Lady Birdのターンアラウンドは、
IΔ7 – bIIIΔ7 – bVIΔ7 – bIIΔ7
ですよね。これは1625(イチロクニーゴー)の6と2と5がそれぞれ減5度代理されている(=bV sub, 裏コード)のだと思いますが、「ジャイアント・ステップス」の最初の4小節と比べてみると近いんですよね。
IΔ7 – bIII7 – bVIΔ7 – VII7 (※ローマ数字は上と比較するため便宜上使っています)
Lady Birdはトニックに戻るためにbIIΔ7なところが違います。あと「ジャイアント・ステップス」のbIII7はより強力に4度進行するためにドミナント・セブンス化されています。
コルトレーン・チェンジ(コルトレーン代理)について
ついでに「コルトレーン・チェンジ」と呼ばれるリハーモナイゼーションの手法についても観察してみます。「コルトレーン・マトリックス」と呼ばれたりもします。
例えば下のような4小節のトゥー・ファイブ・ワン進行があるとします。
Dm7 | G7 | CΔ7 | CΔ7
それをこんなふうにリハモできます。
CΔ7 Eb7 | AbΔ7 B7 | EΔ7 G7 | CΔ7
何が起こっているかというと、下の赤字の部分を見るとわかります。「マルチ・トニック・システム」ではないけれども、「ジャイアント・ステップス」の基礎となっている長3度での移動が使われています。あいだのコードは全てドミナント・モーションを生み出すためのもの。
CΔ7 Eb7 | AbΔ7 B7 | EΔ7 G7 | CΔ7
ジャイアント・ステップスとシンメトリック・オーギュメント・スケール
ところで「ジャイアント・ステップス」の3つのトニックは、「Bオーグメント・トライアド」の構成音であるB, Eb, Gをルートとするトニック・メジャー・コード、と上で書きました。
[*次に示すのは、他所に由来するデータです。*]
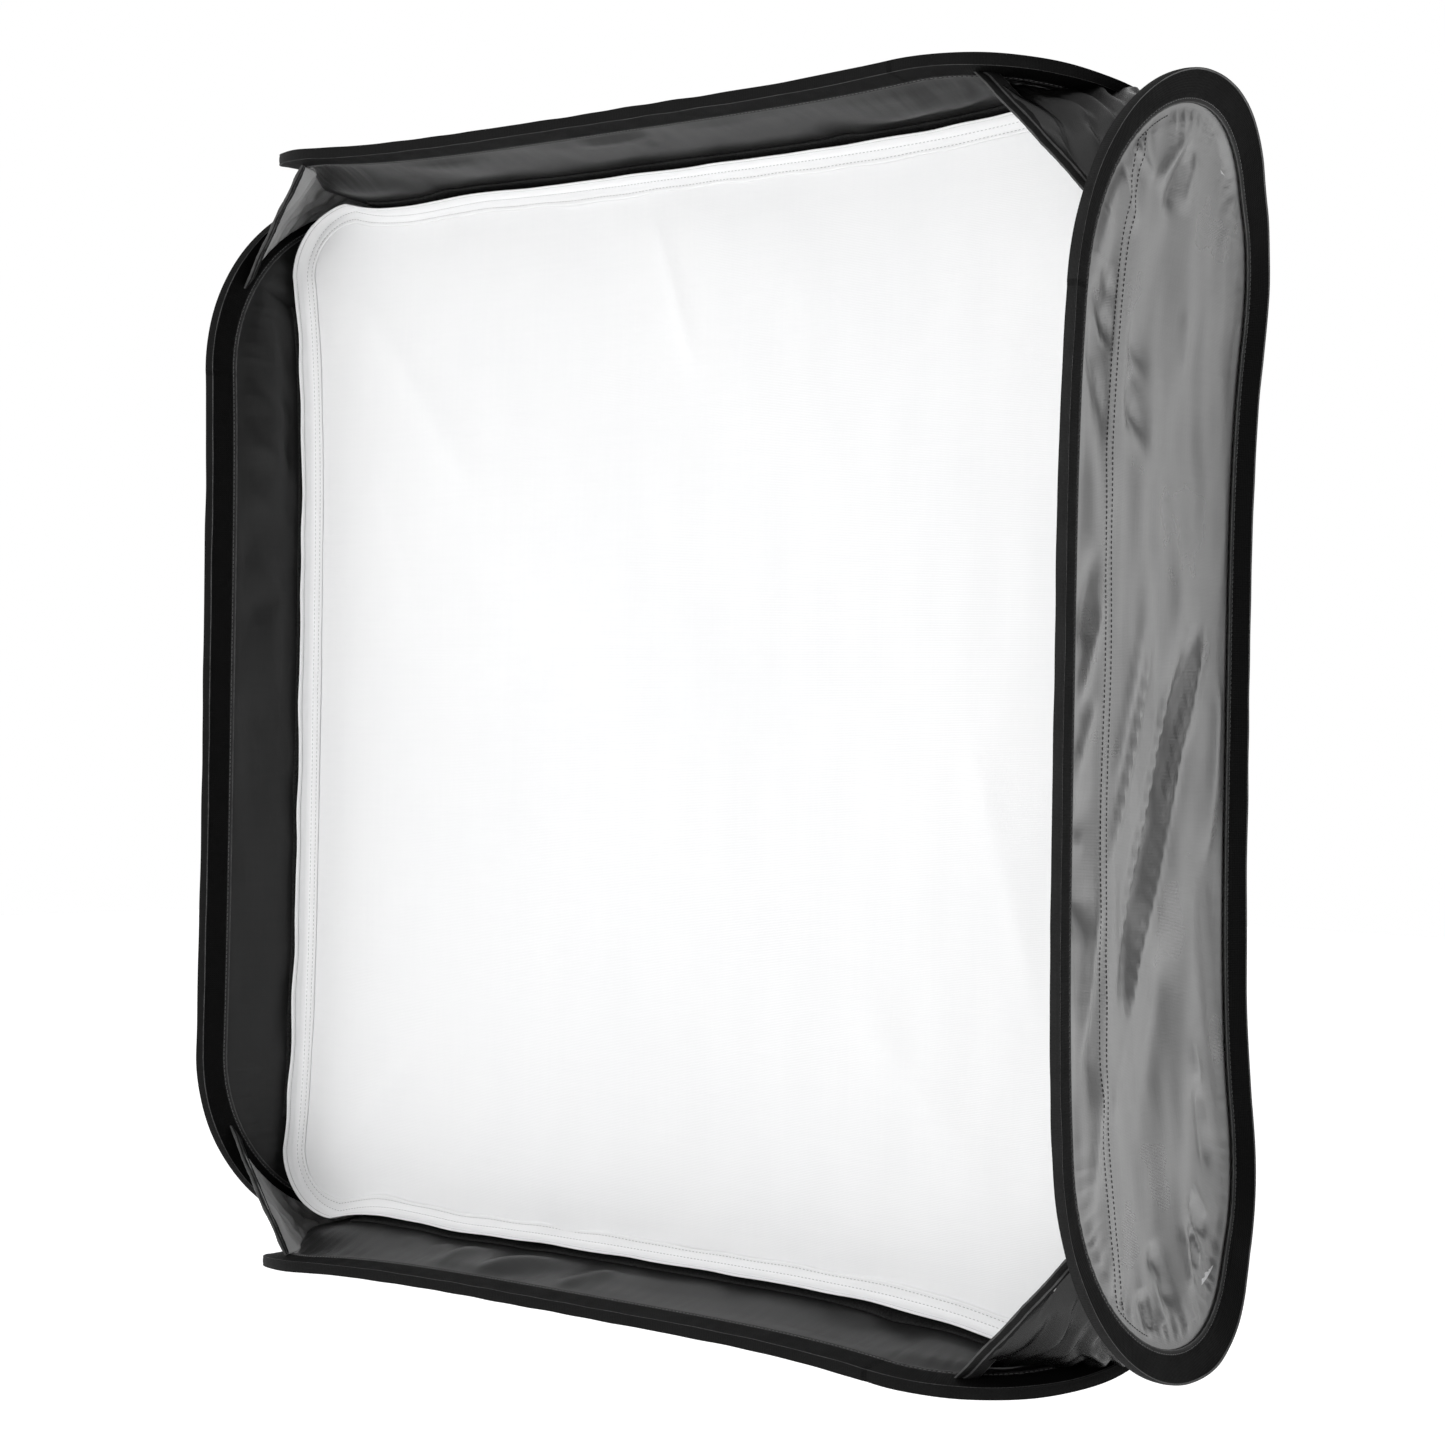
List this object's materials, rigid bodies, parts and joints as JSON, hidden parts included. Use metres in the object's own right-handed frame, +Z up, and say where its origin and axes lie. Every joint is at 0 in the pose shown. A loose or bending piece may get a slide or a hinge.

で、その3つのメジャー・トライアド、B, Eb, Gトライアドの構成音を、順番に並べてみます。これは最近気づいたのですが、シンメトリック・オーギュメント・スケール(Symmetrical Augmented Scale)が生まれるんですよね。ベン・モンダーやカート・ローゼンウィンケル、アダム・ロジャーズのファンなら気になるスケールですね。
コンテンポラリー・ジャズの大きい特徴の一つに、オーグメントや#5サウンドの多用があると思うのですが、それは何処から来ているのか。メロディック・マイナーやハーモニック・マイナーも出処だと思いますが、コルトレーンのマルチ・トニック・システムもその起源の一つではなかろうかと思います。
キーワードは「揺らぎ・浮遊感・決定不能性」といった感じでしょうか。
「ジャイアント・ステップス」はこんなふうに一度構造を理解してしまえば取り組みやすいと思います。あとはひたすら練習あるのみですね。私もこの記事を書いたのを機に自分のジャイアント・ステップスをやり直してみます。